Machine Learning Algorithms

• Natural Language Processing (NLP) Algorithms: NLP algorithms can be used to parse and comprehend recipe instructions, ingredient lists, and cooking procedures. Techniques such as named entity recognition (NER), part-of-speech tagging (POS tagging), and syntactic parsing can be employed to extract relevant information from textual recipes. 

• Object Recognition (Convolutional Neural Networks – CNNs): These algorithms are crucial for enabling the robot to identify ingredients, utensils, and appliances in the kitchen environment. By analyzing camera images, CNNs can learn to distinguish between different objects with high accuracy. Pose estimation algorithms can estimate the position and orientation of ingredients and utensils relative to the robot’s gripper. These algorithms enable the robot to plan and execute precise grasping and manipulation tasks.

• Image Segmentation (Fully Convolutional Networks – FCNs): Not only does the robot need to identify objects, but it also needs to differentiate between multiple instances of the same object. For example, segmenting a bowl of strawberries to identify each individual fruit. FCNs excel at this task, allowing the robot to understand the scene’s spatial layout and grasp each fruit precisely.

• Action Recognition (Recurrent Neural Networks – RNNs): For robots to learn and replicate cooking tasks, they need to understand the sequence of actions involved. RNNs, particularly Long Short-Term Memory (LSTM) networks, can analyze video demonstrations of cooking processes and learn the temporal dependencies between actions.
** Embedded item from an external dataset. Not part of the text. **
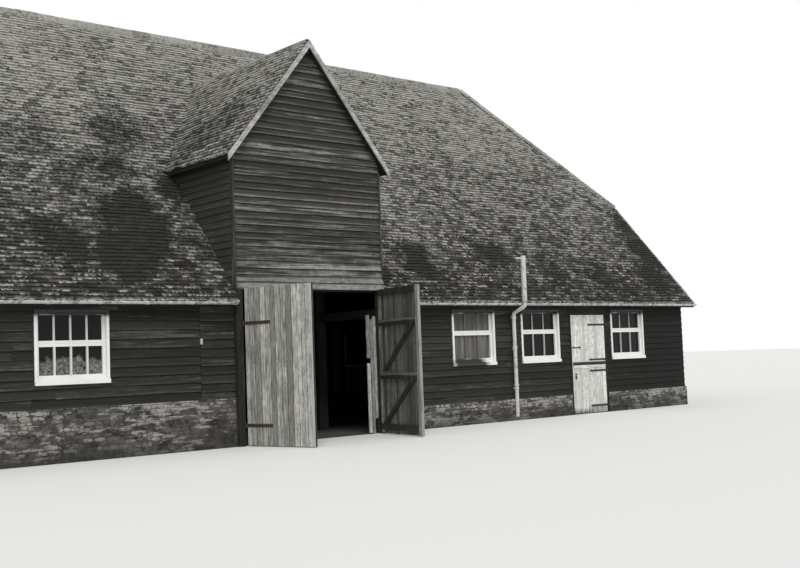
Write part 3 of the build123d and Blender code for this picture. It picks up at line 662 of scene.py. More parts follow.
left_ledge = board_material(
    "left_ledge", (0.020, 0.019, 0.017), (0.055, 0.053, 0.048), (0.10, 0.098, 0.09), 0.3, (9.0, 9.0, 1.2))
# The right leaf's ledges are dark over their lower part, as dirt and painted shadow, with pale top edges in
# the boards' own tone
right_ledge = board_material(
    "right_ledge", (0.018, 0.0172, 0.0155), (0.048, 0.0465, 0.042), (0.08, 0.078, 0.071), 0.2,
    (9.0, 9.0, 1.2),
    pale_end=(right_leaf, side_gap + leaf_span - free_stile, (0.31, 0.305, 0.28)),
    pale_tops=[(middle + 0.012, middle + 0.060, (0.18, 0.176, 0.16)) for middle in (1.160, 2.220)])
oak = ((0.018, 0.0165, 0.014), (0.052, 0.048, 0.041), (0.07, 0.065, 0.056), 0.3)
oak_upright = board_material("oak_upright", *oak, (16.0, 16.0, 1.0))
oak_cross = board_material("oak_cross", *oak, (14.0, 1.0, 14.0))
oak_long = board_material("oak_long", *oak, (1.0, 14.0, 14.0))
post_wood = board_material(
    "post_wood", (0.012, 0.0115, 0.0105), (0.032, 0.031, 0.028), (0.07, 0.068, 0.062), 0.25,
    (16.0, 16.0, 1.0))
pale_wood = board_material(
    "pale_wood", (0.13, 0.127, 0.115), (0.44, 0.435, 0.405), (0.52, 0.515, 0.475), 0.45,
    stretch=(3.0, 20.0, 20.0), tones=(0.75, 1.2))
barge_wood = board_material(
    "barge_wood", (0.24, 0.237, 0.22), (0.44, 0.435, 0.41), (0.52, 0.515, 0.485), 0.4, (2.0, 2.0, 6.0))
white_paint = paint_material("white_paint", (0.86, 0.855, 0.83), (0.36, 0.35, 0.32), 0.30, 0.25, sashes=True)
latch_paint = paint_material("latch_paint", (0.62, 0.615, 0.59), (0.30, 0.29, 0.26), 0.3, 0.3)
brick = masonry_material("brick_and_flint")
iron = iron_material("old_iron", (0.028, 0.026, 0.024), (0.055, 0.040, 0.030), 0.5)
zinc = iron_material("worn_zinc", (0.36, 0.37, 0.37), (0.17, 0.17, 0.165), 0.55, 0.5)
gutter_iron = iron_material("gutter_iron", (0.62, 0.64, 0.61), (0.22, 0.22, 0.20), 0.42)
pipe_iron = iron_material("pipe_iron", (0.64, 0.635, 0.605), (0.34, 0.33, 0.30), 0.30, 0.55)
glass = glass_material("old_glass")

# The CAD nodes keep their shapes and get these materials
node_materials = {
    tile_bed: ("roof_front", "roof_back", "roof_half_hips", "porch_roof_left", "porch_roof_right"),
    bare_board: ("wall_front_left", "boarded_panel", "wall_front_middle", "wall_over_stable_door",
                 "wall_front_right", "wall_back", "wall_ends", "porch_gable", "porch_cheeks", "stable_frame"),
    post_wood: ("door_posts",),
    barge_wood: ("porch_bargeboards",),
    mortar: ("plinth",),
    white_paint: ("window_frames",),
    glass: ("window_glass",),
    oak_upright: ("wall_posts", "end_posts", "arcade_posts", "crown_struts"),
    oak_long: ("plates", "purlins"),
    oak_cross: ("tie_beams", "arch_braces", "principal_rafters", "collars", "common_rafters",
                "doorway_head"),
    gutter_iron: ("gutters",),
    pipe_iron: ("vent_pipe", "vent_pipe_clips"),
    left_ledge: ("left_leaf_ledges",),
    right_ledge: ("right_leaf_ledges",),
    iron: ("left_leaf_straps", "right_leaf_straps", "stable_lower_straps", "stable_upper_straps",
           "hinge_pins"),
}
for material, nodes in node_materials.items():
    for node in nodes:
        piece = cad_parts[node]
        if not piece.material_slots:
            piece.data.materials.append(material)
        for place in piece.material_slots:
            place.material = material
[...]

• Reinforcement Learning: Reinforcement learning algorithms can be used to train the robot through trial and error, allowing it to learn optimal grasping strategies for different objects through simulated or real-world interactions through techniques such as deep Q-learning and policy gradient methods. They can be used to generate optimal trajectories for the robot’s manipulator to perform cooking tasks efficiently and safely. RL algorithms are also used for adaptive control of the robot’s actions based on sensory feedback. By learning from past experiences and adjusting its behavior in real-time, the robot can adapt to changes in the environment and handle unforeseen situations during cooking tasks.

Software Components

• Robot Operating System (ROS):  ROS is an open-source, meta-operating system for robots.  ROS provides a distributed framework of processes (aka Nodes) for integrating various software components and controlling the robot’s hardware. It offers libraries, tools, and communication protocols for developing and deploying robotics applications, including perception, planning, and control modules. These processes can be grouped into Packages and Stacks, which can be easily shared and distributed. The ROS framework is easy to implement in any modern programming language. MoveIt! is a widely used motion planning framework for ROS that provides tools for kinematic and dynamic motion planning, collision detection, and trajectory optimization. It enables the robot to plan and execute complex manipulation tasks while avoiding collisions with obstacles in its environment.
• 3D Simulation Software (Gazebo, V-REP): Gazebo is a physics-based simulation environment that allows developers to simulate and test robotic systems in a virtual environment. It provides realistic simulations of robot dynamics, sensors, and environments, enabling developers to validate and debug their algorithms before deploying them on real hardware.
• Machine Learning Framework (TensorFlow, PyTorch): These frameworks provide the foundation for building, training, and deploying machine learning models. They offer tools for data processing, model optimization, and integration with other software components. Machine learning algorithms require a large amount of labeled data for training. This includes images of ingredients, utensils, and different stages of cooking tasks. Building a robust dataset is crucial for achieving good performance. For a smooth kitchen experience, the robot should be able to understand and respond to human instructions. This might involve using natural language processing (NLP) algorithms to interpret spoken commands or gestures.
• Motion Planning Software: This software helps the robot plan its movements to achieve specific goals. It considers the robot’s physical limitations, obstacles in the environment, and the desired task to generate safe and efficient motion trajectories.
• Robot Hardware Drivers: Interface with the robot’s hardware components, such as actuators, sensors, and end-effectors, is essential for controlling the robot’s movements and gathering sensory data. Hardware drivers translate high-level commands from the software into low-level signals that control the robot’s actuators and sensors.

Safety protocols are paramount in any kitchen environment. The software needs to be designed to prevent accidents and handle unexpected situations gracefully. This might involve implementing fallback mechanisms and error correction routines. By integrating these machine learning algorithms and software components, developers can build a robust and intelligent cooking robot capable of understanding recipes, recognizing ingredients, planning, and executing cooking tasks, and adapting to changes in its environment. This interdisciplinary approach combines expertise in machine learning, robotics, and software engineering to create a versatile and autonomous cooking system.